PROBLEM:
From the entries below, copy every line holding the word "script".

MATERIAL SHOWN:
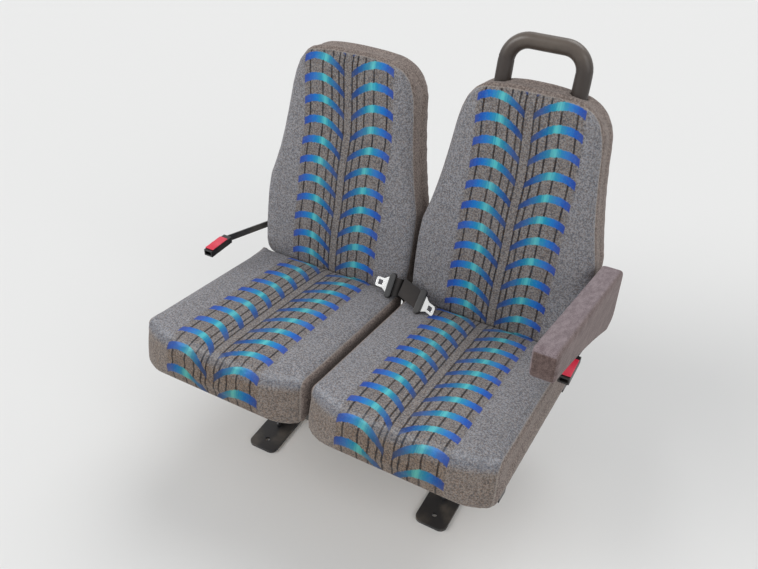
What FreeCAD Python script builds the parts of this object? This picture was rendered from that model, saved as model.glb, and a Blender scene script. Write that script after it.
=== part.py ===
import FreeCAD, Part
import math
import os

from FreeCAD import Vector

# Double passenger seat of a minibus, in millimetres. The origin is on the floor, in the middle
# of the four floor bolts. +X is the aisle side, +Y is the rear, and the seat faces -Y.

# Crease between cushions and backs, lean of the backs, and rise of the cushions to the front
crease_y = 150.0
crease_z = 395.0
lean_deg = 14.0
pan_deg = 9.5

# Backrest, with heights along the lean from the crease. Its widths follow the widest one.
back_half_wide = 226.0
back_low_in = 4.0
back_waist_in = 2.0
back_hollow_in = 30.0
back_shoulder_in = 47.0
back_round_in = 69.0
back_top_in = 124.0
back_foot_in = 44.0
back_foot_bend = 15.0
back_bottom_s = -15.0
back_low_s = 30.0
back_wide_s = 120.0
back_waist_s = 218.0
back_hollow_s = 350.0
back_shoulder_s = 475.0
back_round_s = 541.0
back_top_s = 582.0
back_top_crown = 7.0
back_thick = 96.0
back_front_crown = 4.0
back_edge_r = 24.0
back_rear_round = 60.0
back_rear_in = 44.0
back_rear_drop = 16.0
back_face_round = 50.0
back_face_knee = 8.0
back_gap = 6.0

# Seat cushion, in the tilted pan: ahead of the crease and up from it
cushion_gap = 9.0
cushion_depth = 519.0
cushion_front_flat = 90.0
cushion_bow_deg = 38.0
cushion_corner_r = 22.0
cushion_thick = 104.0
cushion_crown = 6.0
cushion_front_drop = 112.0
cushion_front_round = 34.0
cushion_edge_rise = 3.0
cushion_knee_in = 10.0
cushion_knee_drop = 7.0
cushion_face_drop = 31.0
cushion_hem_in = 32.0
cushion_hem_rise = 18.0
cushion_lip_depth = 62.0
cushion_rear_behind = 2.0
cushion_rear_drop = 12.0
cushion_side_r = 14.0

# Rear panel of the backrest
panel_thick = 5.0
panel_margin = 14.0

# Steel seat frame
board_thick = 12.0
board_inset = 12.0
rail_size = 38.0
rail_wall = 2.5
rail_end_inset = 14.0
rail_cap_thick = 3.0
front_rail_gap = 50.0
upright_size = 28.0
upright_half_spacing = 120.0
upright_t = 73.0
upright_top_s = 210.0

# Pedestals
pedestal_half_spacing = 255.0
post_depth = 76.0
foot_length = 400.0
foot_width = 84.0
foot_thick = 8.0
foot_corner_r = 18.0
foot_hole_r = 6.5
foot_hole_end = 35.0
gusset_thick = 6.0
gusset_top_reach = 95.0
gusset_foot_reach = 80.0
gusset_tip = 12.0
brace_r = 12.5
brace_z = 150.0

# Grab handle on the aisle backrest
handle_r = 18.5
handle_half_width = 89.5
handle_rise = 103.5
handle_corner_r = 50.0
handle_t = 45.0
handle_depth = 50.0
handle_screw_rise = 17.0
handle_screw_r = 5.5
handle_screw_recess = 6.0
handle_screw_head = 3.0

# Armrest, in the side view from the crease: y to the rear, z up
armrest_width = 48.0
armrest_gap = 6.5
armrest_rear_y = 88.0
armrest_rear_top_z = 210.0
armrest_front_y = -434.0
armrest_front_top_z = 370.0
armrest_front_low_z = 298.0
armrest_bend_y = 30.0
armrest_bottom_z = 68.0
armrest_hollow = 14.0
armrest_corner = 14.0
pivot_y = 52.0
pivot_z = 140.0
pivot_r = 6.0
hub_r = 17.0
hub_length = 30.0
hub_floor = 3.0
pin_end_gap = 2.0
pivot_plate_thick = 3.0
pivot_plate_height = 64.0
pivot_plate_length = 50.0
pivot_plate_front = 12.0

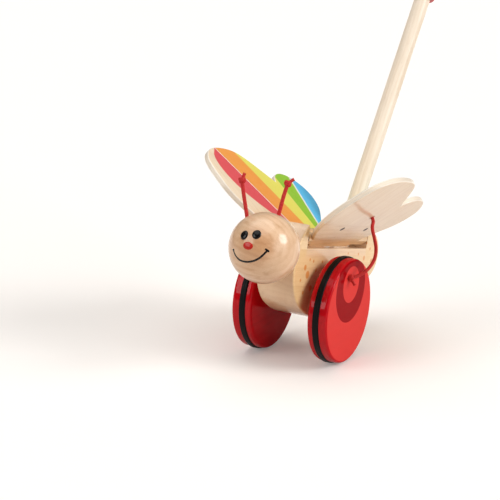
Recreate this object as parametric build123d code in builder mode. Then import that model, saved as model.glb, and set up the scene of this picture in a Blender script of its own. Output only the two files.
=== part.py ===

OUTPUT OF THE TASK:
What FreeCAD Python script builds the parts of this object? This picture was rendered from that model, saved as model.glb, and a Blender scene script. Write that script after it.
Recreate this object as parametric build123d code in builder mode. Then import that model, saved as model.glb, and set up the scene of this picture in a Blender script of its own. Output only the two files.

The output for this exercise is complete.